Theresa May is doing precisely what the Neoliberal political ideologists always do when their disastrous economic policies fall apart; as they inevitably do. They do precisely the opposite of what they claim to believe. The borrow; and they do it in the confident knowledge that the media, and much of the opposition is too gullible, or seduced by the ideology, to draw attention to the wholesale disingenuity of their disingenuous position. Look for example at the National Debt, 2000-2017. The Conservative ideologists first warned of imminent doom if the National debt grew rapidly after 2007. They also claimed it was the public sector that caused the problem. Doom did not materialise, and the National Debt has almost tripled since 2007/8; an increase largely caused by the nationalisation of private debt losses in the financial sector after the Crash; with the pain transferred wholesale to welfare, largely as a punishment; most of this borrowing policy carried out alone or as the dominant partner in a coalition, by the Conservative Party (the feeble, ineffective Osborne policy of actually following official ideology in monetary policy, collapsed ignominiously in 2012). [Graph HERE] (Statista, 2018).
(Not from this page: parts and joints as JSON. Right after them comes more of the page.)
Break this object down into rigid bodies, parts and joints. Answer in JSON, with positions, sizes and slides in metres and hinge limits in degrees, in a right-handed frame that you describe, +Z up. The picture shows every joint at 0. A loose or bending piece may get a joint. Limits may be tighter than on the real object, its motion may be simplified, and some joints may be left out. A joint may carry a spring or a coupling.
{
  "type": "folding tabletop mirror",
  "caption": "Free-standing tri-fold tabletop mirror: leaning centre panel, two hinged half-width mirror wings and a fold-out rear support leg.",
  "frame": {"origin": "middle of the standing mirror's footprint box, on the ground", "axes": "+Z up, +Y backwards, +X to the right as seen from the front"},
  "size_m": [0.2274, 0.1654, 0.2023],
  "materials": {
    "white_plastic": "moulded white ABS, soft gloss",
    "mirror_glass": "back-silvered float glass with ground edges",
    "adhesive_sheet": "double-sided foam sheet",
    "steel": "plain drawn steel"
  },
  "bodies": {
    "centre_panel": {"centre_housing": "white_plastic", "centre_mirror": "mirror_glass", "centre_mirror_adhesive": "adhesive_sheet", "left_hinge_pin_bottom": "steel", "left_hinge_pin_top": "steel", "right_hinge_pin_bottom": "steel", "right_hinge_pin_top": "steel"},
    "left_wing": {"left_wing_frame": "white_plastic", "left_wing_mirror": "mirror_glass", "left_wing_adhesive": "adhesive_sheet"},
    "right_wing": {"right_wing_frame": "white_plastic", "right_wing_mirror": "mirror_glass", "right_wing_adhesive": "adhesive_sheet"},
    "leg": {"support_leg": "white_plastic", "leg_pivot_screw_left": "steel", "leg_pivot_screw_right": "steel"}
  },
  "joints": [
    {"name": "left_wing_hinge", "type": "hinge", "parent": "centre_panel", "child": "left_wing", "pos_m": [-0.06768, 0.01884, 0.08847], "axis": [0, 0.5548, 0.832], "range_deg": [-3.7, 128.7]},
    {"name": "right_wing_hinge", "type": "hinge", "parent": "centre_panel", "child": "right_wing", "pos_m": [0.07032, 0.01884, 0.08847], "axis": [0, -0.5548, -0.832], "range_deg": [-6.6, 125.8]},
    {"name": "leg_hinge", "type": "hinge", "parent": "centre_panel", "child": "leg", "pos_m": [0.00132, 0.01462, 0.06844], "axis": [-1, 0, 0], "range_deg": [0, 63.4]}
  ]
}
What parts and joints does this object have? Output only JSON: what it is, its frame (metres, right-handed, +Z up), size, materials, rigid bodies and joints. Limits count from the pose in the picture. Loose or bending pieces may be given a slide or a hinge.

Far from reminding the public of their warnings of doom beyond catastrophe by borrowing, the Conservatives have blithely forged ahead with a Brexit policy that guarantees serious economic problems in the immediate future, and an inevitable need to borrow. Problems they well understand, and that underpin their almost catatonic inability to decide on any Brexit programme at all. They can only undertake such an enterprise because they know their warnings are misleading.
Now you may wonder why, if they do not observe their own fundamental beliefs, why do they continue to proclaim them? Now that is a real question, that goes beyond the smoke, mirrors and sleight-of-hand. Why do they do it? Cui bono?
Do not rely on a straight answer from Theresa May. Dominic Grieve probably thought he had a straight answer from Theresa May only last week, but like everything else that emanates from this Conservative Government, it does not last the passing of day into night.